Un texto poético contemporáneo, en la amplitud en que abordamos esto, no será explícitamente sapiencial, pero de su materia se pueden desprender estímulos éticos, aunque sólo sea el de que merece la pena renovar las cosas y las palabras para nombrarlas y combinarlas en vida autónoma de canción o de cuento. Puede tratarse de lo implícito de un camino de vuelta de lo imaginario a lo vital, a un aprendizaje para la vida. La poesía, aunque sólo por su euforia formal, hable de lo que hable, nos enseña algo sobre nosotros mismos y el mundo. El proceso es, pues, bidireccional: del mundo práctico o verificable al mundo literario y viceversa. La poesía es didáctica en sí, aunque no trate de enseñar nada, y ojalá no lo trate. Aquí quedaría fuera lo más o menos explícito argumental del refrán o máxima o perfil de autoayuda o del eslogan (etimológicamente, «grito de guerra»), pero no siempre su forma. Hay refranes y eslóganes que casi escapan por su belleza a lo explícito de su consejo, como el refrán alemán que es endecasílabo español que dice que «Los árboles impiden ver el bosque». También hay niveles y ha habido etapas: en lo formal, etapas de rima mnemotécnica para afianzar el consejo o conseja familiar, social, etcétera; en lo argumental, etapas en que el texto da respuestas, ayuda a saber lo que tienes que pensar con mayor extensión frente a la sutileza del texto que se formula como pregunta («¿Te gusta conducir?») o como consejo indefinido que apunta al ánimo («Just do it»), todo ello como signo de un avance en la confianza —literaria— en la inteligencia del espectador.

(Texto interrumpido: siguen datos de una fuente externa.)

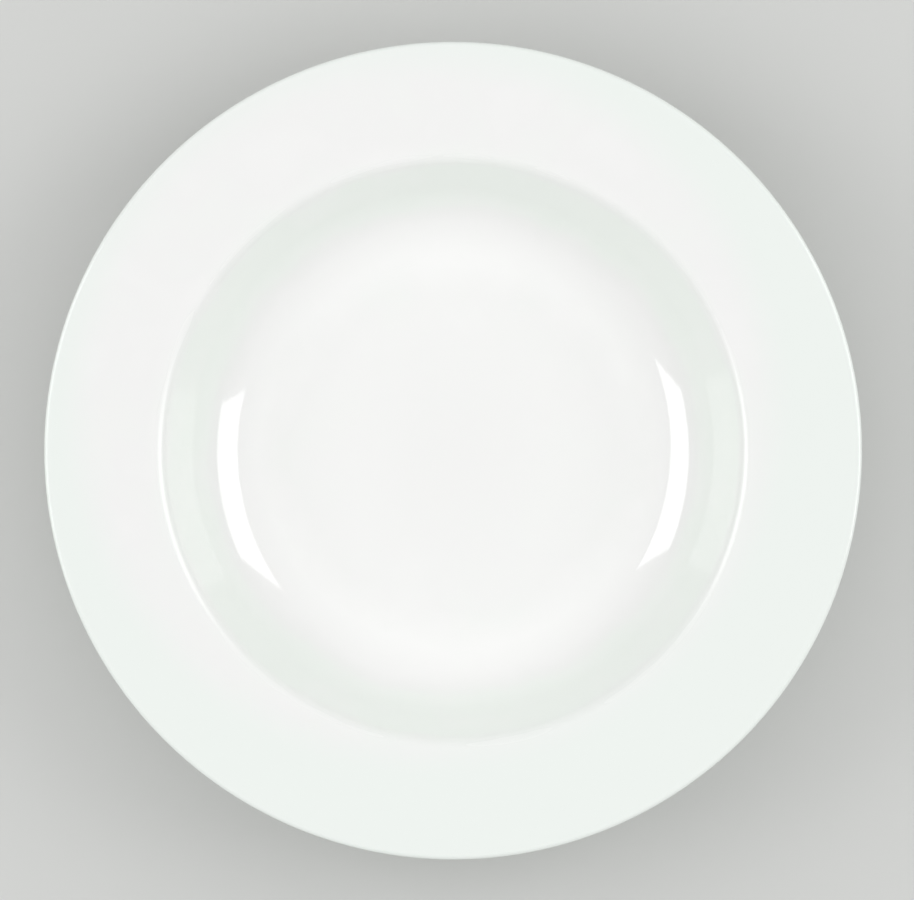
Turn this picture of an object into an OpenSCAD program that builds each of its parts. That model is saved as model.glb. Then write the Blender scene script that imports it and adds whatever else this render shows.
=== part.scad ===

Del espectador sin edades, salvo para obtener el permiso de conducir; lo que demuestra que la poesía es mucho más avanzada que la organización normal de la vida práctica.
Nada de esto será efectivo si no hay una motivación previa al texto, un camino de mediación entre la vida práctica y la literatura. No se trata de empezar a leer directamente. Si la poesía de poema o de narración es potencia del habla, hay que hablar antes, apelar al mundo de los destinatarios, niños o adultos, y conectar ese mundo con lo que vamos a leer. Tampoco hay que explicar —horror— el texto. Hay que motivar previamente para preparar la aparición de esa pieza que se explica por sí sola. Predisponer a la producción de la magia literaria. Conectar la realidad del alumno con la irrealidad o inutilidad gustosa, por potente, por liberadora, de la literatura. Si volvemos al poema de McGough, normalmente, los robos son de cosas, no del ruido que hacen esas cosas. Si conviene no empezar a leer directamente, ni a jugar directamente, el texto literario se presta a que una sola pregunta previa anime y justifique tanto la lectura como el juego que pueda propiciar. Un poco antes del texto, la vida da pistas, averigua en nosotros la necesidad de leerlo. A veces basta con una frase que apele a la vida concreta de los niños o adultos para animar al juego literario. Puede que exista también un modo de motivación posterior al texto y que éste sea sin más la repetición del texto.
La repetición, a diferencia de su efecto en lo informativo que quizá aclare el significado, en lo literario potencia el sentido. La repetición del texto completo o de fragmentos, aunque sea en el juego, potencia un buen texto. El texto sólo informativo, una vez aclarado, tiene entre sus condiciones la de cansar por repetición. El ritmo —incluido o sobre todo el de la prosa— permite la posibilidad de la memoria explícita. Ya hemos dicho que en los niños, y añadamos que en los adultos, hay una corta capacidad de atención práctica y una mayor capacidad de jugar largamente con algo breve. No hay más que pensar en Facebook. Lo reiterativo no sólo no sacia, sino que potencia. El niño y el adulto conocen el recorrido. Suelen entonces disfrutar del modo: de lo inútil, de la sustancia musical. Es una de las grandes virtudes del arte: puede ahondar en sí mismo. El arte evoluciona en nosotros. La memoria tiene una doble vertiente: una, la que ocupa a lo que hemos llamado mnemotécnica, que las palabras se queden en la cabeza y en el corazón. Otra, musical. (Apuntemos, de paso, lo deseable que sería que los escritores de poemas con rima, niños o adultos, aprendieran qué distancia mental no chirriante introduce en la repetición la rima no categorial, no de sustantivo con sustantivo o de verbo con verbo: la que combina finales de palabras de categorías gramaticales distintas como otro resorte hacia conexiones mentales).